Exercise goal: Only the lines from the line with "Continue the FreeCAD" through the line with "return new_object(name, mesh)" should be copied, exactly as they appear, with both ends kept.

Information shown:

= = = = = = =

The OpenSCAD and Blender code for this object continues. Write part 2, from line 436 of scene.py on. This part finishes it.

= = = = = = =

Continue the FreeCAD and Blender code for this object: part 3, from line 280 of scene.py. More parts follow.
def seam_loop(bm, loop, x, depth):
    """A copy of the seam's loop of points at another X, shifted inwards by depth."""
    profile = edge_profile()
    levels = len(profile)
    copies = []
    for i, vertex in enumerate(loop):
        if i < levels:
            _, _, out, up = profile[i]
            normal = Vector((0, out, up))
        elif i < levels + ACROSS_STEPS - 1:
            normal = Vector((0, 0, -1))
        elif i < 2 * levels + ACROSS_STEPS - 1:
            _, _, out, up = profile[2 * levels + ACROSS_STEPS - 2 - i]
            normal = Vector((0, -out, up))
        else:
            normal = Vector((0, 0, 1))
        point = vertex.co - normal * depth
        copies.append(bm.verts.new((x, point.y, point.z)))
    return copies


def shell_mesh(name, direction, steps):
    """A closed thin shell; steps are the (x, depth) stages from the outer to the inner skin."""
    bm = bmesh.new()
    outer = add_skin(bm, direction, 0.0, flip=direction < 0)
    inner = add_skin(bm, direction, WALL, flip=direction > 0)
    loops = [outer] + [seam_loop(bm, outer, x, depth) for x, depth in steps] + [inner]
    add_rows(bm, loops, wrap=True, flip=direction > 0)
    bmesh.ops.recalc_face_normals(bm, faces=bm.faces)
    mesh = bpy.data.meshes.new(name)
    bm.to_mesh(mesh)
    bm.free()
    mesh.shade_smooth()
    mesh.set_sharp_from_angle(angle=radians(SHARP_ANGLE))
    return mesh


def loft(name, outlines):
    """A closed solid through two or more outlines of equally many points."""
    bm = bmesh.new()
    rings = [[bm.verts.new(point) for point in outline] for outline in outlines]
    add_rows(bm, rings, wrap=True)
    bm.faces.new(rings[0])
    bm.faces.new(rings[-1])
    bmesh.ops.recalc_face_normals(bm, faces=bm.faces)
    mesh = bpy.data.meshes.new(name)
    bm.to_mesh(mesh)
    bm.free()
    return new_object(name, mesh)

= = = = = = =

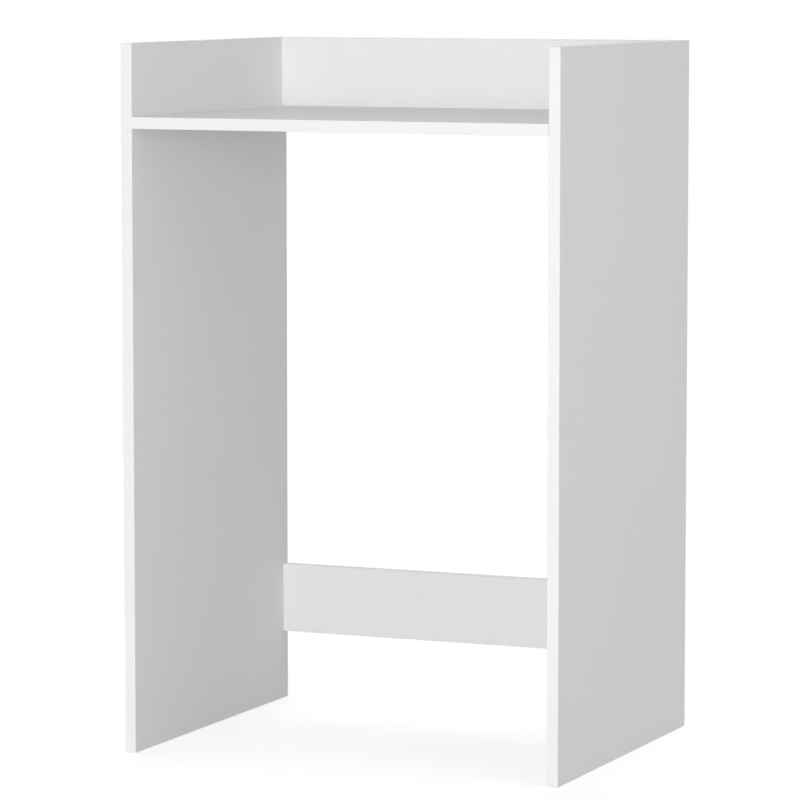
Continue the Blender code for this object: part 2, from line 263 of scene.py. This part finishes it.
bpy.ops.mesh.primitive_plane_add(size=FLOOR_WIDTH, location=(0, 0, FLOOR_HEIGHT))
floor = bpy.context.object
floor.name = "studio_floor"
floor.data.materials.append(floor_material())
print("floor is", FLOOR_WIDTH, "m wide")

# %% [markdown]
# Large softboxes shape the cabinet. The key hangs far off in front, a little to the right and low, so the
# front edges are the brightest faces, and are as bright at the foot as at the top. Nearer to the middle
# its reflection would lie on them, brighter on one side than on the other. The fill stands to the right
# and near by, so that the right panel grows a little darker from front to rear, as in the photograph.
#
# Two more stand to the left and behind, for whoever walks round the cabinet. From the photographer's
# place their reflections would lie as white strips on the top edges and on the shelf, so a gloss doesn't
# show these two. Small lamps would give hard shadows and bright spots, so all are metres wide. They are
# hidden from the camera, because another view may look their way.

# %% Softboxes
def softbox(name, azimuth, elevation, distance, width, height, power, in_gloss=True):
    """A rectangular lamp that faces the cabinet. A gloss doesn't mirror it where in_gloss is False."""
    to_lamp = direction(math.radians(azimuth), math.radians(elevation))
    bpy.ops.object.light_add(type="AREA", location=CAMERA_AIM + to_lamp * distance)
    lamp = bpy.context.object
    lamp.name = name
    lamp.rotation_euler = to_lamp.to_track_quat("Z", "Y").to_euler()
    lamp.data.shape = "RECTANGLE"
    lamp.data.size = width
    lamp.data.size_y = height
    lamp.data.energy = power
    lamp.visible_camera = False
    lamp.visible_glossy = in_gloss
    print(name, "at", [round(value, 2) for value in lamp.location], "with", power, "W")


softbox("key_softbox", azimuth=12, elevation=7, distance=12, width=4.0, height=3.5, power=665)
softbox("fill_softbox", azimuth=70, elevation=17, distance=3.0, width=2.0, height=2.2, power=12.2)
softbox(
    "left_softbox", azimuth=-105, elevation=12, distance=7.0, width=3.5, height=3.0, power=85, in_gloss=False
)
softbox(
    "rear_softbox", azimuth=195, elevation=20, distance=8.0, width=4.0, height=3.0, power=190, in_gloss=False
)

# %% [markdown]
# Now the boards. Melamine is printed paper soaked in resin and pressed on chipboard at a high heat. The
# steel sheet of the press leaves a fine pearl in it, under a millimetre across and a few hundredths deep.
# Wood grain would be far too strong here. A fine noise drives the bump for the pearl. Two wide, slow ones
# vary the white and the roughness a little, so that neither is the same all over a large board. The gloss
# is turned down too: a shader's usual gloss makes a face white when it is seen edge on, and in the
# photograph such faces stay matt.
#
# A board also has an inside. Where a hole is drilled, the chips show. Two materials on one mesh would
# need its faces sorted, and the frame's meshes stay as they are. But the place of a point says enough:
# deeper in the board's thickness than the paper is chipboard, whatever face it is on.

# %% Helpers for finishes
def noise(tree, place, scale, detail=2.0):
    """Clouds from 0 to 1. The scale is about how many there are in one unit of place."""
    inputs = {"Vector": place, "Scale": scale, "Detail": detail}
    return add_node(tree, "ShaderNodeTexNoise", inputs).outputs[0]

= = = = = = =

Result of the exercise:
Continue the FreeCAD and Blender code for this object: part 3, from line 280 of scene.py. More parts follow.
def seam_loop(bm, loop, x, depth):
    """A copy of the seam's loop of points at another X, shifted inwards by depth."""
    profile = edge_profile()
    levels = len(profile)
    copies = []
    for i, vertex in enumerate(loop):
        if i < levels:
            _, _, out, up = profile[i]
            normal = Vector((0, out, up))
        elif i < levels + ACROSS_STEPS - 1:
            normal = Vector((0, 0, -1))
        elif i < 2 * levels + ACROSS_STEPS - 1:
            _, _, out, up = profile[2 * levels + ACROSS_STEPS - 2 - i]
            normal = Vector((0, -out, up))
        else:
            normal = Vector((0, 0, 1))
        point = vertex.co - normal * depth
        copies.append(bm.verts.new((x, point.y, point.z)))
    return copies


def shell_mesh(name, direction, steps):
    """A closed thin shell; steps are the (x, depth) stages from the outer to the inner skin."""
    bm = bmesh.new()
    outer = add_skin(bm, direction, 0.0, flip=direction < 0)
    inner = add_skin(bm, direction, WALL, flip=direction > 0)
    loops = [outer] + [seam_loop(bm, outer, x, depth) for x, depth in steps] + [inner]
    add_rows(bm, loops, wrap=True, flip=direction > 0)
    bmesh.ops.recalc_face_normals(bm, faces=bm.faces)
    mesh = bpy.data.meshes.new(name)
    bm.to_mesh(mesh)
    bm.free()
    mesh.shade_smooth()
    mesh.set_sharp_from_angle(angle=radians(SHARP_ANGLE))
    return mesh


def loft(name, outlines):
    """A closed solid through two or more outlines of equally many points."""
    bm = bmesh.new()
    rings = [[bm.verts.new(point) for point in outline] for outline in outlines]
    add_rows(bm, rings, wrap=True)
    bm.faces.new(rings[0])
    bm.faces.new(rings[-1])
    bmesh.ops.recalc_face_normals(bm, faces=bm.faces)
    mesh = bpy.data.meshes.new(name)
    bm.to_mesh(mesh)
    bm.free()
    return new_object(name, mesh)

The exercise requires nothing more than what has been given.